EXERCISE TASK – For this exercise, return only the lines from the line containing "cad_parts[node].hide_render = cad_parts[node].hide_viewport" through the line containing "imported = [obj", both ends included, exactly as they are.

Dataset excerpt:
........

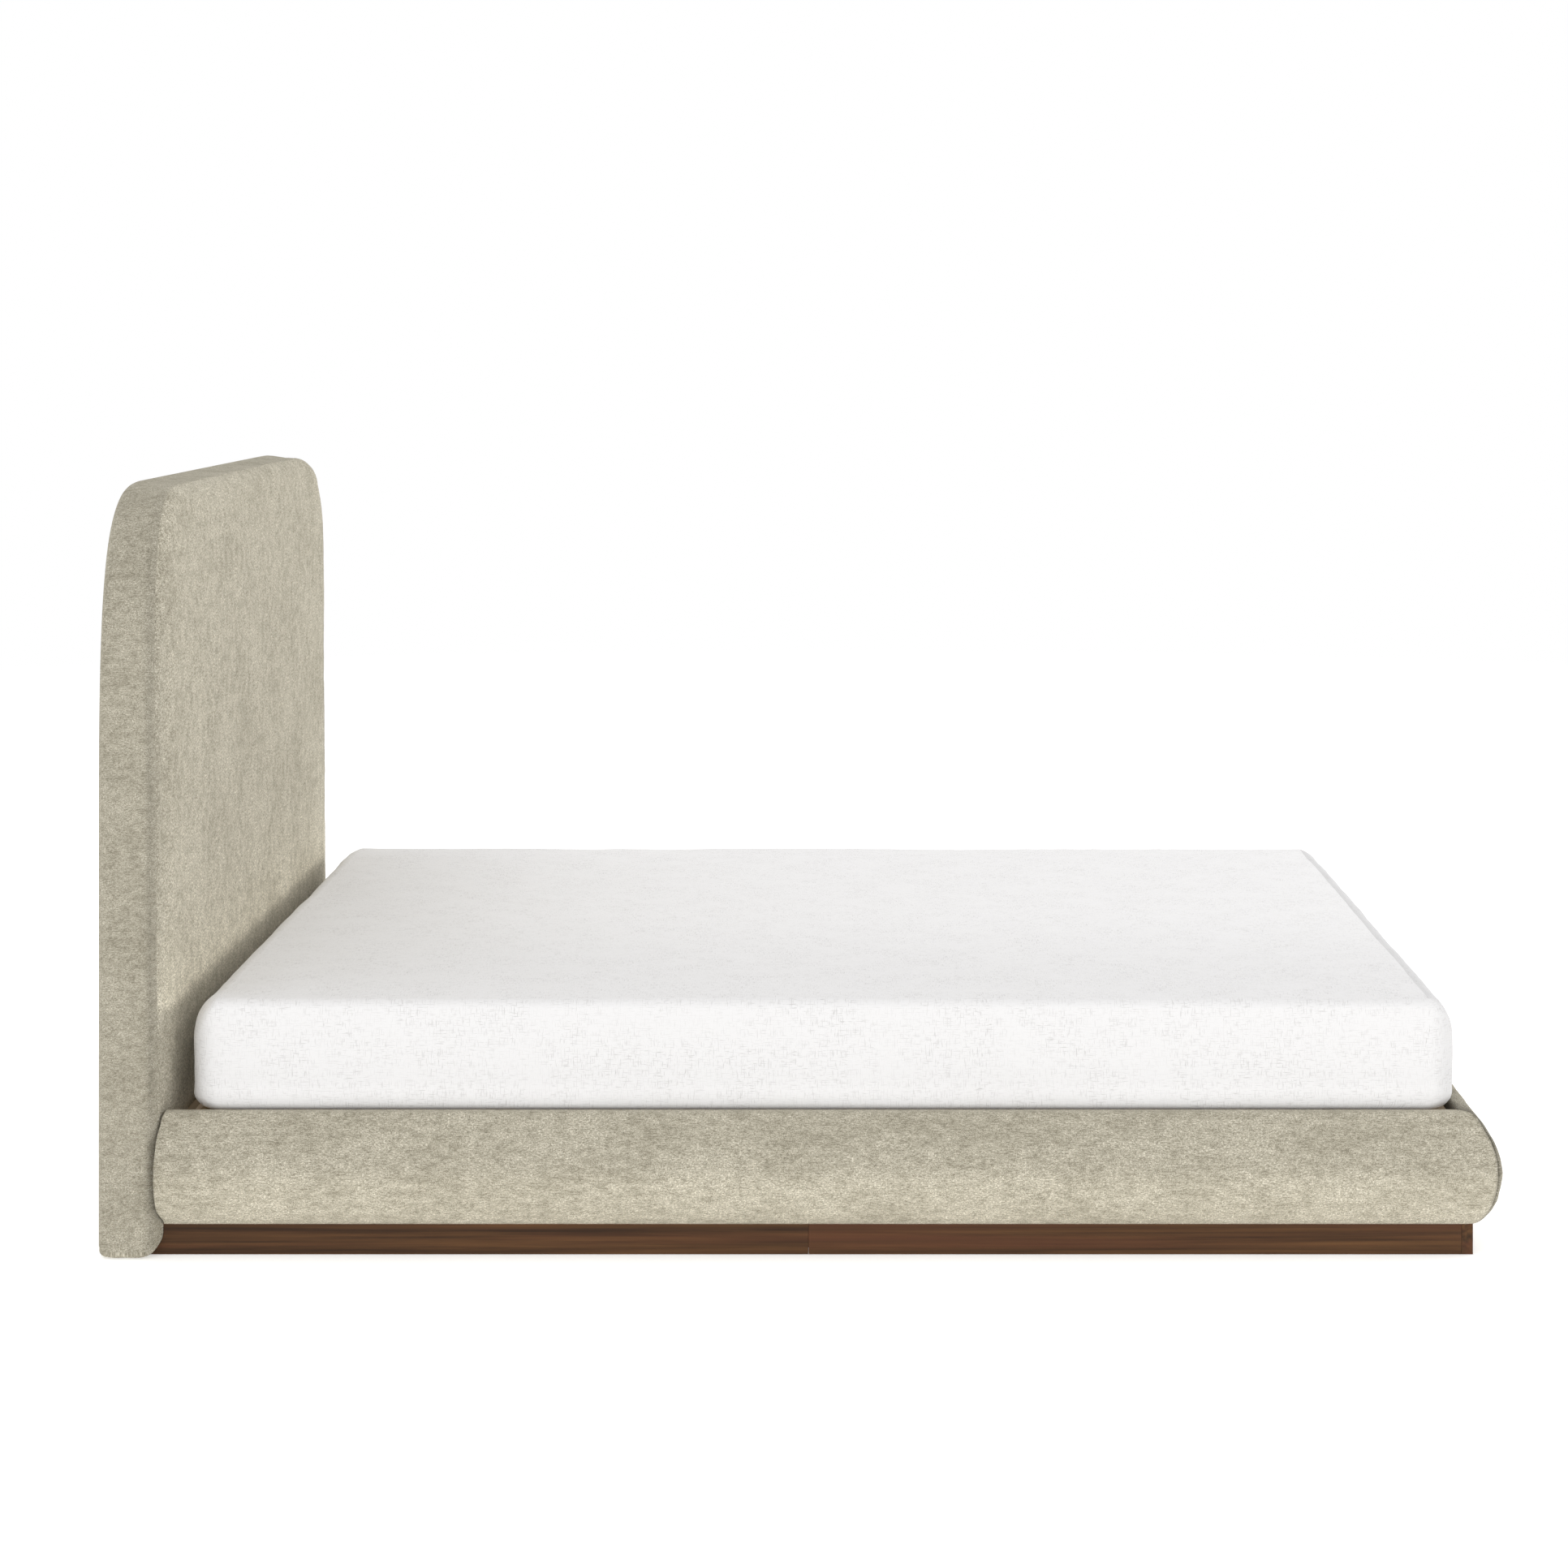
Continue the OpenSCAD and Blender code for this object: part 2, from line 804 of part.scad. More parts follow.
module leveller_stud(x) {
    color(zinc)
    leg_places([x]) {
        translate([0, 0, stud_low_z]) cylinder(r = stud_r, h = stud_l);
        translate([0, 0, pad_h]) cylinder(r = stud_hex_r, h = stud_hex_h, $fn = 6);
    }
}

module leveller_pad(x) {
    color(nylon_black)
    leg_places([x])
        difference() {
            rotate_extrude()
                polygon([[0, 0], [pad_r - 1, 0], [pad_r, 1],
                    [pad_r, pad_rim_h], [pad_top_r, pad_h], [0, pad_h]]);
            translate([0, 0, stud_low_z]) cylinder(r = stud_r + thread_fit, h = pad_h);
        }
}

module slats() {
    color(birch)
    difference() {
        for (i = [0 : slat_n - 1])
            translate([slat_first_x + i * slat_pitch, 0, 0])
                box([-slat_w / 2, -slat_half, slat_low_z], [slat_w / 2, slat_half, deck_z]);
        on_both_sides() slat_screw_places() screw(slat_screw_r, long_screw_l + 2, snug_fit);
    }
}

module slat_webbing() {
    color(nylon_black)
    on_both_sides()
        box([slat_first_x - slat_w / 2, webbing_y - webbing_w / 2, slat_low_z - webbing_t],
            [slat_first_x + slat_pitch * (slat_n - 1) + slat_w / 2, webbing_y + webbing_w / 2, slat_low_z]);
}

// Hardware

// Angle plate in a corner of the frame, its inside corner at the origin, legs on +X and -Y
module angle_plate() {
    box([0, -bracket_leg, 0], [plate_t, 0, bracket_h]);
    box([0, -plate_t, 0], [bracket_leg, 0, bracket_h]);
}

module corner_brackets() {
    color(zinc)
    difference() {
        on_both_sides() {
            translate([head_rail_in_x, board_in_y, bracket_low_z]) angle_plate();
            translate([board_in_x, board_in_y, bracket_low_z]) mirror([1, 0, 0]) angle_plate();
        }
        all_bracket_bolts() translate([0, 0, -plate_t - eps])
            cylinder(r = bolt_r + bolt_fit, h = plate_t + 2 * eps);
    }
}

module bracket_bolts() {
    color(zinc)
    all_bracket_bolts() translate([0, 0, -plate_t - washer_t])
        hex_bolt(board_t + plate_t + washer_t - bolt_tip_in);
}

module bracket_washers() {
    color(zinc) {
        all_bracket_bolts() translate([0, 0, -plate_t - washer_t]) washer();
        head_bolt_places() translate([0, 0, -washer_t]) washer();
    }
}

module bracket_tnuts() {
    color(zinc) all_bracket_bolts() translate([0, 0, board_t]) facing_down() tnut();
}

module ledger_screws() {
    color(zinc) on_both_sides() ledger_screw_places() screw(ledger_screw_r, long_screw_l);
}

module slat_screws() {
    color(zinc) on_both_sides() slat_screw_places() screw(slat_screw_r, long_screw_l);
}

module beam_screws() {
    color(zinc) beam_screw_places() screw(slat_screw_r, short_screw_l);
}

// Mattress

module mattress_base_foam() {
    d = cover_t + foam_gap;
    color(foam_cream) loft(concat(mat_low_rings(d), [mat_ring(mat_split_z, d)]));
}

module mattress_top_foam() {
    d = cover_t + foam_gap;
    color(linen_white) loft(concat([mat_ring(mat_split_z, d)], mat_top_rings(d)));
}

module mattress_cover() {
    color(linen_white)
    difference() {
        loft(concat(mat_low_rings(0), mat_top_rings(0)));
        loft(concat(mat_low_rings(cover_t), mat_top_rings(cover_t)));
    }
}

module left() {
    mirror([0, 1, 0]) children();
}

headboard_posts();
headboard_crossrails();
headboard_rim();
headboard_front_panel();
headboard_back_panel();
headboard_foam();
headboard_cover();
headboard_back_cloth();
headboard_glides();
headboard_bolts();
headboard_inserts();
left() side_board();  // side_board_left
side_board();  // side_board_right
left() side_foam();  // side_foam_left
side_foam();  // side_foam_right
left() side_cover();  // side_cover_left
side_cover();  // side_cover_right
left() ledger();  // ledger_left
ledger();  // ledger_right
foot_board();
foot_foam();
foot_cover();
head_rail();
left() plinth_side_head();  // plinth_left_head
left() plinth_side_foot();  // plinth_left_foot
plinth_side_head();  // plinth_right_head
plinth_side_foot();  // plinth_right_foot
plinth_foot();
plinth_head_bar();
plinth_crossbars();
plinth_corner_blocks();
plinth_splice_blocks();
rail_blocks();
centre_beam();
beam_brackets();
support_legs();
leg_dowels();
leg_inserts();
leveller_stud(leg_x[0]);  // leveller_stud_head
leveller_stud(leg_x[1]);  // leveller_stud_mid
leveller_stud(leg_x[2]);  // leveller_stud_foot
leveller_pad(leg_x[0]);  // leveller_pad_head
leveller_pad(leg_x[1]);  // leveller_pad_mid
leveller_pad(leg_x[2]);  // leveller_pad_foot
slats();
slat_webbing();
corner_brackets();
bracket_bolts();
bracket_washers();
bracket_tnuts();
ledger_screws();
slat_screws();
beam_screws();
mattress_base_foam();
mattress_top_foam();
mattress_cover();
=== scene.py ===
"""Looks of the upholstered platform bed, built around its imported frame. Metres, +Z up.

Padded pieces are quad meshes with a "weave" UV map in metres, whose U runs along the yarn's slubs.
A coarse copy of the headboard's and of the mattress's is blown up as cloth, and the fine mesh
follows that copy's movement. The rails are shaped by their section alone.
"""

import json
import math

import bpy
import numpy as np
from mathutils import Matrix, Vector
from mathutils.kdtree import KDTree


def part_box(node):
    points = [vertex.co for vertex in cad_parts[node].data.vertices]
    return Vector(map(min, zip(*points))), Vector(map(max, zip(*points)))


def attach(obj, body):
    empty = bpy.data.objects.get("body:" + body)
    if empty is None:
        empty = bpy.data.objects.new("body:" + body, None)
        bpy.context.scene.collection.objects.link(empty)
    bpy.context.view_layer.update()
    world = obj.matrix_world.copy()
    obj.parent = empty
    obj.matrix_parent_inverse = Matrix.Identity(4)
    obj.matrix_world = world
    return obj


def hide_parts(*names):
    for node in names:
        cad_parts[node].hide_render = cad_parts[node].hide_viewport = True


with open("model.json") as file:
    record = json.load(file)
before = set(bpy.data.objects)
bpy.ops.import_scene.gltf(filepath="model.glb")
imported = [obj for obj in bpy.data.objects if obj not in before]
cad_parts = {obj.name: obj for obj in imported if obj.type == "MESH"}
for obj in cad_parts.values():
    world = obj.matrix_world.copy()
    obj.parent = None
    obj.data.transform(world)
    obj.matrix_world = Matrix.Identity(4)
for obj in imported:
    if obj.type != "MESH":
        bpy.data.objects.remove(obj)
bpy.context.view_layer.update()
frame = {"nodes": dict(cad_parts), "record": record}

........

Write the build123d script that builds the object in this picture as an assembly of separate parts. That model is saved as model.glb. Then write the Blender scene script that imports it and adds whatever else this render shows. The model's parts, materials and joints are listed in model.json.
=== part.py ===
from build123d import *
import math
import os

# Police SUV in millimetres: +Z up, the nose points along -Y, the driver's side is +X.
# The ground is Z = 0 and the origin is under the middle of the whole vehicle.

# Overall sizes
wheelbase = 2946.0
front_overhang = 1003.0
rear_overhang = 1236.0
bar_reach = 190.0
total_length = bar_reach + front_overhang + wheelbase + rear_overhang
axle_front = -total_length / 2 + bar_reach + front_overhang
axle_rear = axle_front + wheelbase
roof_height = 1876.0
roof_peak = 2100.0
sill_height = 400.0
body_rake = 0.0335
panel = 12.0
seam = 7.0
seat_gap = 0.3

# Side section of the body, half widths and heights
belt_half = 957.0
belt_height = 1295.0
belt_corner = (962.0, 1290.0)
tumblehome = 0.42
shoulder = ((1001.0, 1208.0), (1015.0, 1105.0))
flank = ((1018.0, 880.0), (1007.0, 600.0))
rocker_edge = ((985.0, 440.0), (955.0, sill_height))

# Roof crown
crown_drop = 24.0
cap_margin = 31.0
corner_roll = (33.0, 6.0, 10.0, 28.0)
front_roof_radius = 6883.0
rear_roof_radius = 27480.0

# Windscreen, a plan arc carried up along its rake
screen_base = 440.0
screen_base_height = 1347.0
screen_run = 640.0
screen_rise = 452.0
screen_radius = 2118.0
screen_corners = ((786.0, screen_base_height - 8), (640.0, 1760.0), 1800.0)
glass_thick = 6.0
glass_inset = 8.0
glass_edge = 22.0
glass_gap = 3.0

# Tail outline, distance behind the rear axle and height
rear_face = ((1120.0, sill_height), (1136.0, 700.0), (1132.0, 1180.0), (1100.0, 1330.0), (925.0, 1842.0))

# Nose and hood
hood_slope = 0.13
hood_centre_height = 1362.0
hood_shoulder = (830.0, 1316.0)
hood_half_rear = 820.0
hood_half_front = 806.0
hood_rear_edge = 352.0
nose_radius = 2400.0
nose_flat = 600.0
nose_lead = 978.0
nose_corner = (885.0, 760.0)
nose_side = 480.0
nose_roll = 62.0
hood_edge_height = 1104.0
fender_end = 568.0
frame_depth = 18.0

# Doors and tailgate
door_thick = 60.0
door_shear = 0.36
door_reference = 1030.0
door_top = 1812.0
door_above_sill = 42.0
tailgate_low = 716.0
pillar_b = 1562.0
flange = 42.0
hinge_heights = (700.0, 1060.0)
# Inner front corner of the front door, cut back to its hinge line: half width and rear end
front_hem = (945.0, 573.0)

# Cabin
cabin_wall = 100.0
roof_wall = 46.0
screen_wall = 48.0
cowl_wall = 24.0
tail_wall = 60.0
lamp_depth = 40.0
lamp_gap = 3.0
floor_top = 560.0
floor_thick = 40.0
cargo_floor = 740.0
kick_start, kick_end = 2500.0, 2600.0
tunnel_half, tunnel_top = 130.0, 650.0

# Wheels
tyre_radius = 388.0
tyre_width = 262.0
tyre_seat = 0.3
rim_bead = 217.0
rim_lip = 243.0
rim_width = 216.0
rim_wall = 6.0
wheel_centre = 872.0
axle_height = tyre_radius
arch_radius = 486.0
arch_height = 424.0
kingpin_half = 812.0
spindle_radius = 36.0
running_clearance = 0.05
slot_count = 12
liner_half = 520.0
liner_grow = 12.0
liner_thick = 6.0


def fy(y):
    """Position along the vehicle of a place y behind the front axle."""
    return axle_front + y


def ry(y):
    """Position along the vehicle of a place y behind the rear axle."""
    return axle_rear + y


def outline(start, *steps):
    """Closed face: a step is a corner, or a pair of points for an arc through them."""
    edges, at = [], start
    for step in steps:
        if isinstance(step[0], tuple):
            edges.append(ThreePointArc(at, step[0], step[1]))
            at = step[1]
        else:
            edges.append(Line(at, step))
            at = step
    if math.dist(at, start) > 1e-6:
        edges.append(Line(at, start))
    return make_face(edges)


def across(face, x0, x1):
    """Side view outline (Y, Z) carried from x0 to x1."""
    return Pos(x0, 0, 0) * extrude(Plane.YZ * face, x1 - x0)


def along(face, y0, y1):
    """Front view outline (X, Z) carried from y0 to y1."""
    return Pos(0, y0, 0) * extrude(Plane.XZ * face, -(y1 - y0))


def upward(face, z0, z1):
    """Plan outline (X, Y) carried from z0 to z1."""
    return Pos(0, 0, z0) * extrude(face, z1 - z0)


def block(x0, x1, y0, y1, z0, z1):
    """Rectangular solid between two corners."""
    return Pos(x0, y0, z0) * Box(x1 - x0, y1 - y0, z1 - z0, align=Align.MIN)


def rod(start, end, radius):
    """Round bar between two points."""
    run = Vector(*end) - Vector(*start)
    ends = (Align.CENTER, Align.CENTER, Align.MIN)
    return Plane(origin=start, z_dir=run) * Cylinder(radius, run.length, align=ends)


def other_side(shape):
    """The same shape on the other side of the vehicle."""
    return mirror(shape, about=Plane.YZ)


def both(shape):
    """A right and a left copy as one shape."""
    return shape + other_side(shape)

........

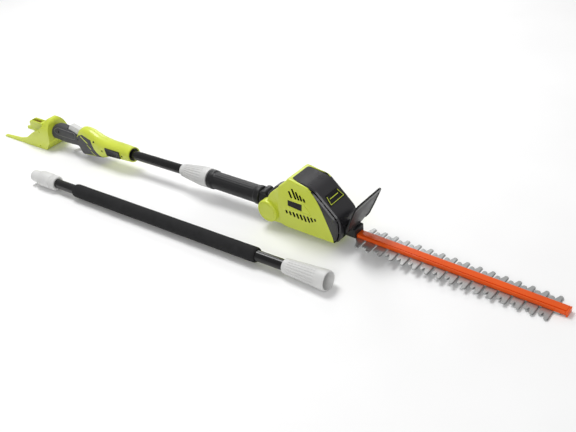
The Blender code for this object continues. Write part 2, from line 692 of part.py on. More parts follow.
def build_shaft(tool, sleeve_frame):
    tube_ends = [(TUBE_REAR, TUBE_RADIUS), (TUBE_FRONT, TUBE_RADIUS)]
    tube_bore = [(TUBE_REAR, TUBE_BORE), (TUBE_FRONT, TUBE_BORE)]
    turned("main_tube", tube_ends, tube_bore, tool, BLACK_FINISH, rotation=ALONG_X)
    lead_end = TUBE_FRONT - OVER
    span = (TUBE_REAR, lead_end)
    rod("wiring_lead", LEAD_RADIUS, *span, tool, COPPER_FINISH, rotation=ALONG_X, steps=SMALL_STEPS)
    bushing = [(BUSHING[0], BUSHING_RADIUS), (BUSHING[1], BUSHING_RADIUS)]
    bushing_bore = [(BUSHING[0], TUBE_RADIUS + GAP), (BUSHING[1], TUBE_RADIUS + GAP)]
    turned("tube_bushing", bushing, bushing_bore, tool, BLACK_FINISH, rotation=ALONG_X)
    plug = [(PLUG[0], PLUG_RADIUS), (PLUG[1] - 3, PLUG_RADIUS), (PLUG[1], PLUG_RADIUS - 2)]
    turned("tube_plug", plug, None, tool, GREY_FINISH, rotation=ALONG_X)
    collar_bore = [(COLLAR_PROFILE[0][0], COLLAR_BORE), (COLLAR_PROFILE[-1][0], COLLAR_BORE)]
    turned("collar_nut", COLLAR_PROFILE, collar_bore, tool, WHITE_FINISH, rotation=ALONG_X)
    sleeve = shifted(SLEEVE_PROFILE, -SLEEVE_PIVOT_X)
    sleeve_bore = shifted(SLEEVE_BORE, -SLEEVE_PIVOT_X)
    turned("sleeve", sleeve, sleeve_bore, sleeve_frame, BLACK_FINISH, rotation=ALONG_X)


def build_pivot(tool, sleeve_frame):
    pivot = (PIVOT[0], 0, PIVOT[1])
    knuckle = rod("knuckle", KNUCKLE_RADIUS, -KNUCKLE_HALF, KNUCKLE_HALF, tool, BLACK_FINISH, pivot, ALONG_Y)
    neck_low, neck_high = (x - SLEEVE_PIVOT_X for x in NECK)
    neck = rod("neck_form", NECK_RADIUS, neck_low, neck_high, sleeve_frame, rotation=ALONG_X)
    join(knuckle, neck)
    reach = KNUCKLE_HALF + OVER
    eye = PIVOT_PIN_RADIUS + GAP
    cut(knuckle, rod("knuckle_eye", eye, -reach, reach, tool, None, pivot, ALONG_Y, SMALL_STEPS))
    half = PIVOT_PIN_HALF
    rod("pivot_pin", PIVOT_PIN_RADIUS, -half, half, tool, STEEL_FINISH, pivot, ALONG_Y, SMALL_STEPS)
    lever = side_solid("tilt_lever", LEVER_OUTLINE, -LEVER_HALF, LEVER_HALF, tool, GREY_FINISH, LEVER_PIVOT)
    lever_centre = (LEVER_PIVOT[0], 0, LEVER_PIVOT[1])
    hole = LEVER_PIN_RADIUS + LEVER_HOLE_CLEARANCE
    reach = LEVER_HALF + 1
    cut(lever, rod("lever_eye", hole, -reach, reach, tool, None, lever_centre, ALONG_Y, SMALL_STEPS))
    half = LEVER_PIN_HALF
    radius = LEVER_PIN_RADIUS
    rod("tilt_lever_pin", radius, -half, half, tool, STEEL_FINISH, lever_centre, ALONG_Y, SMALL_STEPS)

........

THE OUTPUT –
        cad_parts[node].hide_render = cad_parts[node].hide_viewport = True


with open("model.json") as file:
    record = json.load(file)
before = set(bpy.data.objects)
bpy.ops.import_scene.gltf(filepath="model.glb")
imported = [obj for obj in bpy.data.objects if obj not in before]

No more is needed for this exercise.